⟨
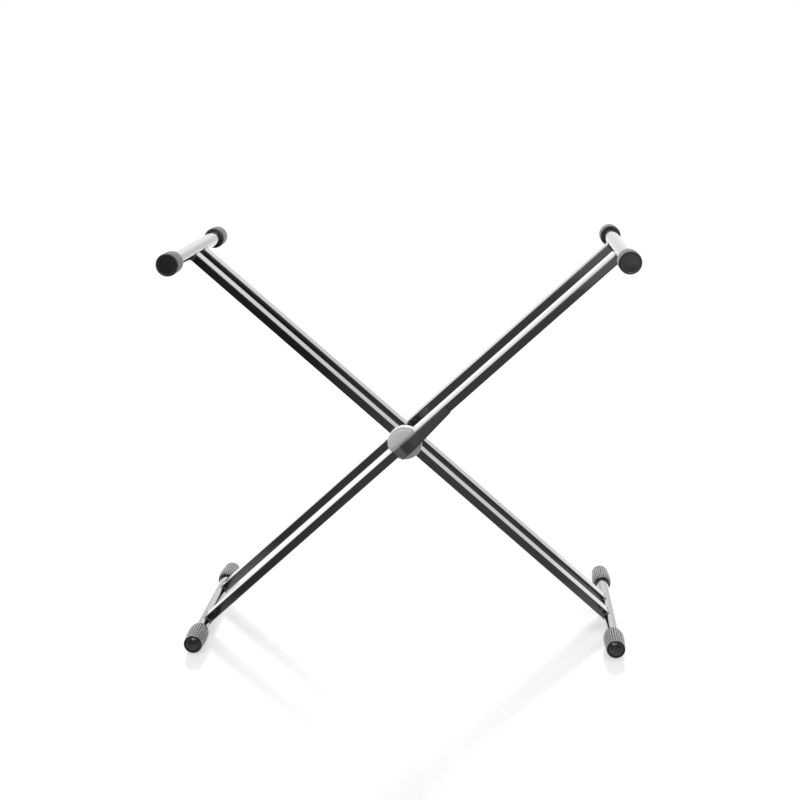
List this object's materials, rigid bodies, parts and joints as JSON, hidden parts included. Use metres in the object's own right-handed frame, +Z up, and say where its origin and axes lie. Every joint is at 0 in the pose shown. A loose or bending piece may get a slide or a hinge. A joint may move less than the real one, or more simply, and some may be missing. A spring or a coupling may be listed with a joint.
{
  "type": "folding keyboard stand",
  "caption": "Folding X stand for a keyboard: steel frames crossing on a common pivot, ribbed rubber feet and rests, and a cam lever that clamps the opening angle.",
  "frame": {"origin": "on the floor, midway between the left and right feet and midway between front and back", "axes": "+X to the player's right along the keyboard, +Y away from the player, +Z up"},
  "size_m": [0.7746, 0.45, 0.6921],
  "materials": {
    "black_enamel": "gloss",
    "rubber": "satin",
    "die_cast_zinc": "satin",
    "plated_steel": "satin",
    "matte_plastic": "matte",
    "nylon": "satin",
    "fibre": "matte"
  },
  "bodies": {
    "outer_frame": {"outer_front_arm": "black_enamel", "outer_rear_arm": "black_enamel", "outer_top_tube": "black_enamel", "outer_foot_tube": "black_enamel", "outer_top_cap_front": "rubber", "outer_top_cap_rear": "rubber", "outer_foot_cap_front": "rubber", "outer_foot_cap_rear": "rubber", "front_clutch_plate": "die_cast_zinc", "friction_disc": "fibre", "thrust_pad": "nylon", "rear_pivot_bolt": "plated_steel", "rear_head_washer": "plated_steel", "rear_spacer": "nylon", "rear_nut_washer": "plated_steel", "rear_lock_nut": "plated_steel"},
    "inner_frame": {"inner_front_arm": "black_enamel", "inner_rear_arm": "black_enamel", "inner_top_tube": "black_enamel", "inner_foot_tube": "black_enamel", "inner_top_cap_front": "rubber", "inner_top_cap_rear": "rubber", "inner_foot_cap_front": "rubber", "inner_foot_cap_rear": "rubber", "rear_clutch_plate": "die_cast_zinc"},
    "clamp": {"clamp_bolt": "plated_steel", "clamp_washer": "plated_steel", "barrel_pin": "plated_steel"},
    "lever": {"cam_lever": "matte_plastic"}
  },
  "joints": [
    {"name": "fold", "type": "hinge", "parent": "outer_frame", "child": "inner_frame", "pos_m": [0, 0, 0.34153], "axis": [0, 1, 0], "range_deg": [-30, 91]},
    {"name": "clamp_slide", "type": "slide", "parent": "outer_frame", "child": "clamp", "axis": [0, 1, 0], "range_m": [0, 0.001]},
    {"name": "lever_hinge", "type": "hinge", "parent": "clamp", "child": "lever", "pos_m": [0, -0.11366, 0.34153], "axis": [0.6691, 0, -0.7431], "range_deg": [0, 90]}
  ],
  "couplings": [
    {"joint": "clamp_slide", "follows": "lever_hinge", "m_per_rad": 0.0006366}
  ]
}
⟩
⟨
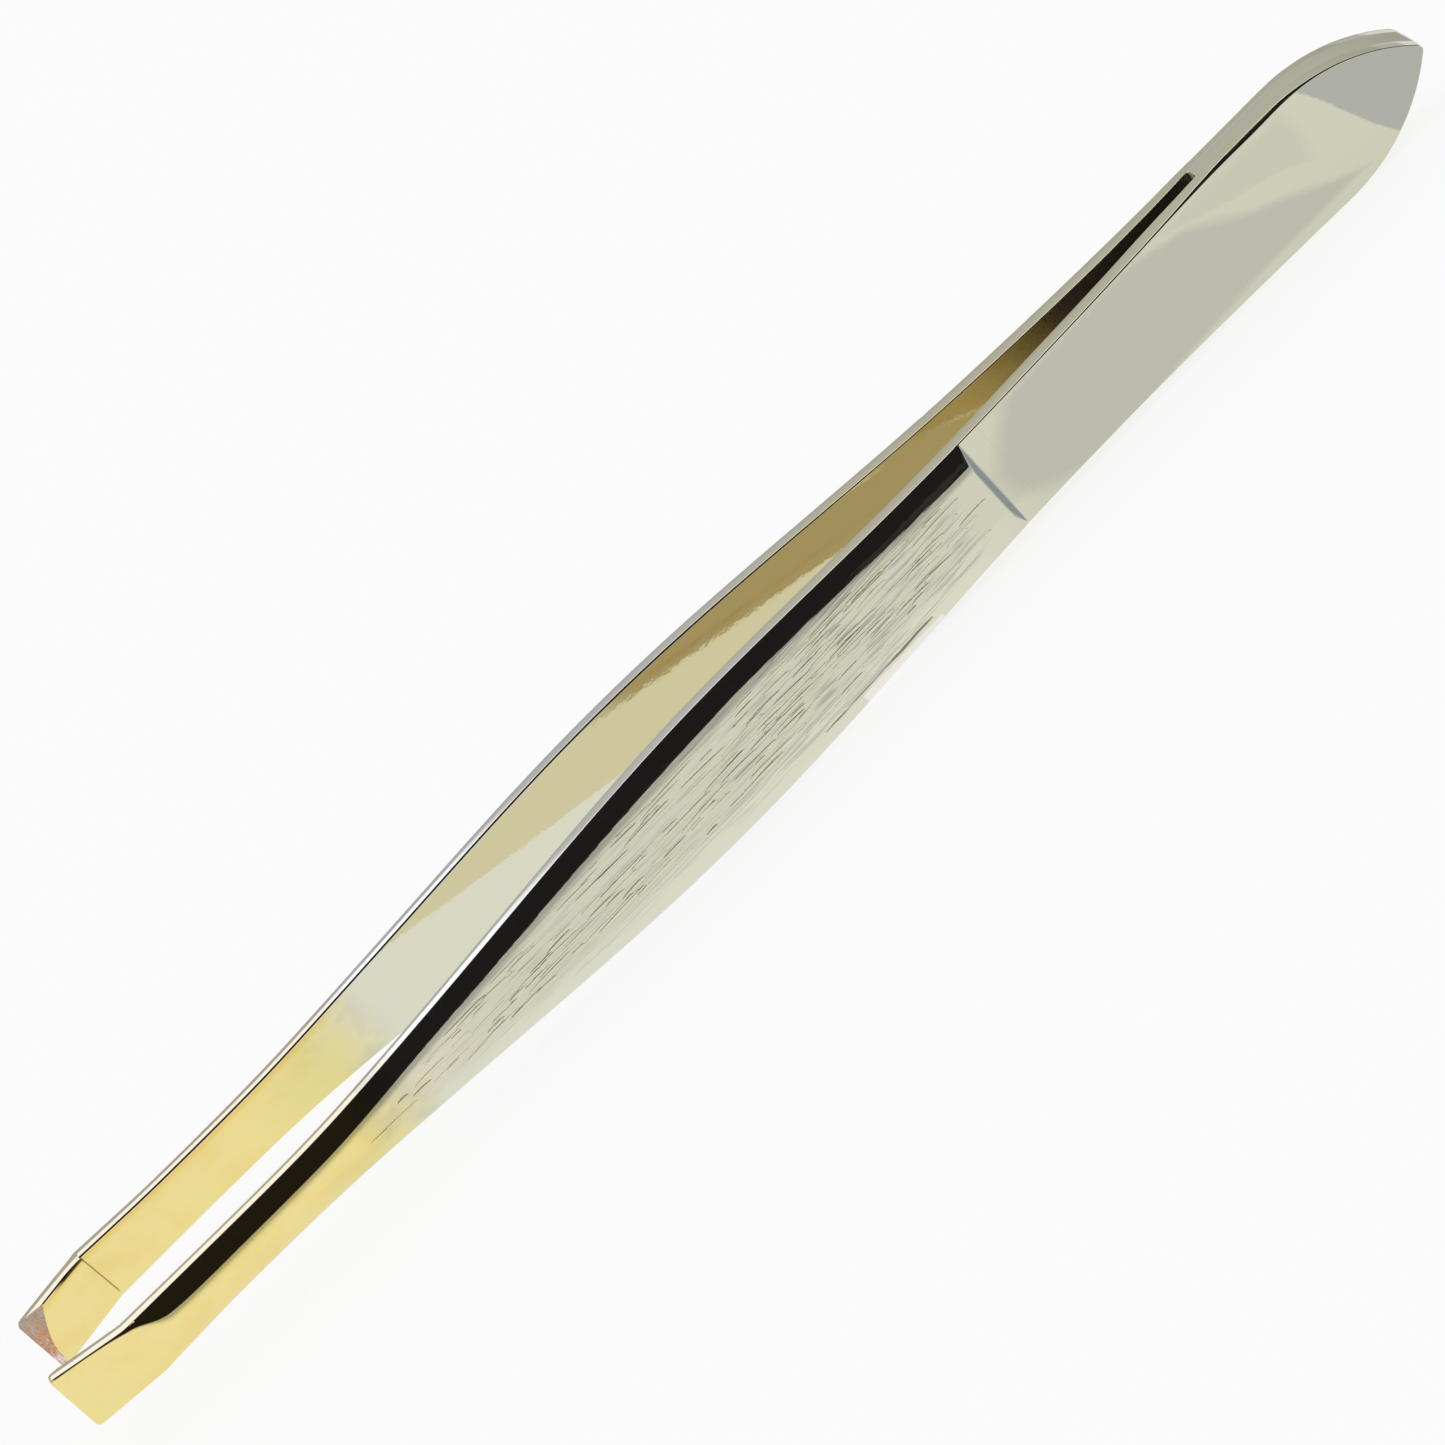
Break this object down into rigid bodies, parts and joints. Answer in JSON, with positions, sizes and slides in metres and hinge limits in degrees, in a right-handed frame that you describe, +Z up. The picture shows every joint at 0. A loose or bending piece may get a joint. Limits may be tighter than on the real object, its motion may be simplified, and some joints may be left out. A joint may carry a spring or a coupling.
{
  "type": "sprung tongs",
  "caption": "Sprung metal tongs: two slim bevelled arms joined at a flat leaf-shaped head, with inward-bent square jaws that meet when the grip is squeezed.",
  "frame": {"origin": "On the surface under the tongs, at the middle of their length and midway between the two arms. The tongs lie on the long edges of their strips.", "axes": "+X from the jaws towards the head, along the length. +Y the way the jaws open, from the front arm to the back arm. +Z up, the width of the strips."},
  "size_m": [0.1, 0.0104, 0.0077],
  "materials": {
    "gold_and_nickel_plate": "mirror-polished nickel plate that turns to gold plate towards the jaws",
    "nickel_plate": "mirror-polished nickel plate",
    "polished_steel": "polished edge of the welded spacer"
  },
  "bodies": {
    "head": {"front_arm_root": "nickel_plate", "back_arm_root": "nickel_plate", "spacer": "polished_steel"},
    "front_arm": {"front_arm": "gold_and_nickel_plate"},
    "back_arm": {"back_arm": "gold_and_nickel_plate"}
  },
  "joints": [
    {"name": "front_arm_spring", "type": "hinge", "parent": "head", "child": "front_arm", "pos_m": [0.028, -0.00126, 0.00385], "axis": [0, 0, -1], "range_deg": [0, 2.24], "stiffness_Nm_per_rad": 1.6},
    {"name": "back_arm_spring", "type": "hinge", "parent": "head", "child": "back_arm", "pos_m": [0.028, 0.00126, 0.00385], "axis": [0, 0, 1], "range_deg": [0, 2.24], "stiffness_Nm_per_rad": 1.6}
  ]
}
⟩
Pull out each line of the listing that holds the string "metres".

List this object's materials, rigid bodies, parts and joints as JSON, hidden parts included. Use metres in the object's own right-handed frame, +Z up, and say where its origin and axes lie. Every joint is at 0 in the pose shown. A loose or bending piece may get a slide or a hinge. A joint may move less than the real one, or more simply, and some may be missing. A spring or a coupling may be listed with a joint.
Break this object down into rigid bodies, parts and joints. Answer in JSON, with positions, sizes and slides in metres and hinge limits in degrees, in a right-handed frame that you describe, +Z up. The picture shows every joint at 0. A loose or bending piece may get a joint. Limits may be tighter than on the real object, its motion may be simplified, and some joints may be left out. A joint may carry a spring or a coupling.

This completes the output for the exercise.